I know some people are really in to dream interpretations and I have no real issues with it. But I'm a black and white thinker, so I tend to take things at face value. I've been disturbed by dreams for a day or so. I've had some pretty, eh hem, great dreams too! I almost always dream to where I remember them the next morning, even if only for a few minutes. But I'm posting this morning not to talk about the dreams I have had.

I have only confessed this to my husband, and only recently...I have never dreamt of Eleanor. It has been almost 18 months since she left us. As if there is anything else I could feel guilty or sad about when I think of her, but now my subconscious or soul or whatever, won't let me dream of her. I haven't even had a nightmare of those traumatic last hours of watching doctors trying to save her twice and then holding her as she died followed by washing her beautiful, battered body.
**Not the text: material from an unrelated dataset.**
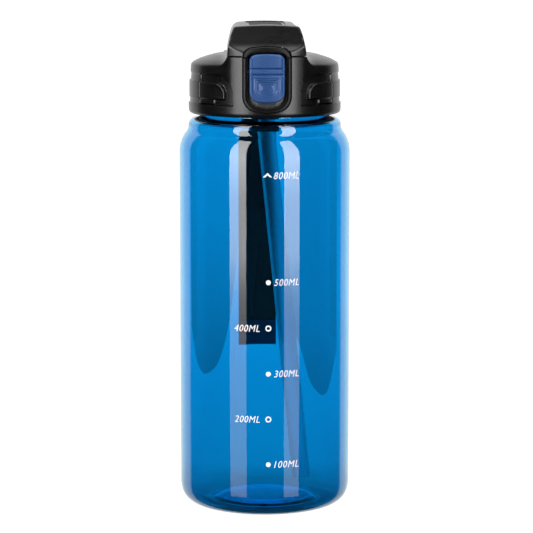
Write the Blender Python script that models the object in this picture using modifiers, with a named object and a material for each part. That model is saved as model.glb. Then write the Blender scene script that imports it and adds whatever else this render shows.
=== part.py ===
"""Sports water bottle with a push-button flip lid, as an assembly of separate pieces.

Metres, +Z up. The origin is the centre of the base on the surface that the bottle stands on.
The front, with the button, faces -Y, and the flip cover's hinge is at the back, +Y.
"""

from math import atan2, cos, pi, radians, sin, sqrt, tau

import bmesh
import bpy
from mathutils import Matrix

MM = 0.001
STEPS = 48  # facets round a turned piece
SMALL_STEPS = 28  # and round a small one
GAP = 0.3 * MM  # clearance between pieces that touch on the real object

# Bottle
BODY_R = 40.5 * MM
WALL = 1.9 * MM
BASE_CORNER = (9.4 * MM, 10.9 * MM)  # radial and upright half-axes of the rounded base corner
SHOULDER_Z = 170 * MM
SHOULDER_R = 15.7 * MM
SHOULDER_TURN = radians(37.7)
COLLAR_R = 36.2 * MM
COLLAR_FILLET = 4.7 * MM
NECK_R = 30.2 * MM
MOUTH_R = 27.6 * MM
RIM_Z = 203 * MM

# Screw thread between the bottle and the lid
THREAD_PITCH = 4.6 * MM
THREAD_TURNS = 1.25
THREAD_WIRE = 0.95 * MM
MALE_THREAD_R = 30.3 * MM
FEMALE_THREAD_R = 31.5 * MM
MALE_THREAD_Z = 193.4 * MM

# Lid
SKIRT_INNER_R = 33.4 * MM
PANEL_R = 36.1 * MM  # front panel that carries the button
BAND_R = 35.6 * MM  # rounded end of the raised band, just inside the band itself
PARTING_Z = 216.3 * MM
DECK_TOP = 206.9 * MM
CORE_R = 32.9 * MM
CORE_INNER_R = 31.6 * MM
TOWER_HALF_WIDTH = 18.9 * MM
BASIN_HALF_WIDTH = 16.4 * MM
POCKET_ANGLES = (radians(27), radians(61))  # grip pocket, from the front towards the side

# Flip cover
COVER_BOTTOM = PARTING_Z + 1.5 * GAP
COVER_TOP = 231.3 * MM
COVER_WALL = 1.8 * MM
HINGE_Y = 29.5 * MM
HINGE_Z = 216.0 * MM
BARREL_R = 2.2 * MM
HINGE_PIN_R = 0.9 * MM
LUG = (9.6 * MM, 12.4 * MM)  # inner and outer face of a hinge lug
KNUCKLE = (4.2 * MM, 9.3 * MM)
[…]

I see, smell and hear it when I am awake, but never while sleeping. I have fallen asleep countless times crying and thinking of her, but still, no dreams.

I read somewhere once that dreams and catastrophizing (daydreams of bad things happening) are the brains way of preparing us in case something does happen, like a car wreck, bank robbery or abduction. We create that path in our brain and can subconsciously tap back into it should we ever need to. If that's true, maybe my brain is telling me that I don't need to prepare for the tragedy of losing a child. I have already experienced it. It is already burnt into my brain. But I still hold out hope...because hope is all I have left now...that one day I will be able to dream of my sweet Eleanor.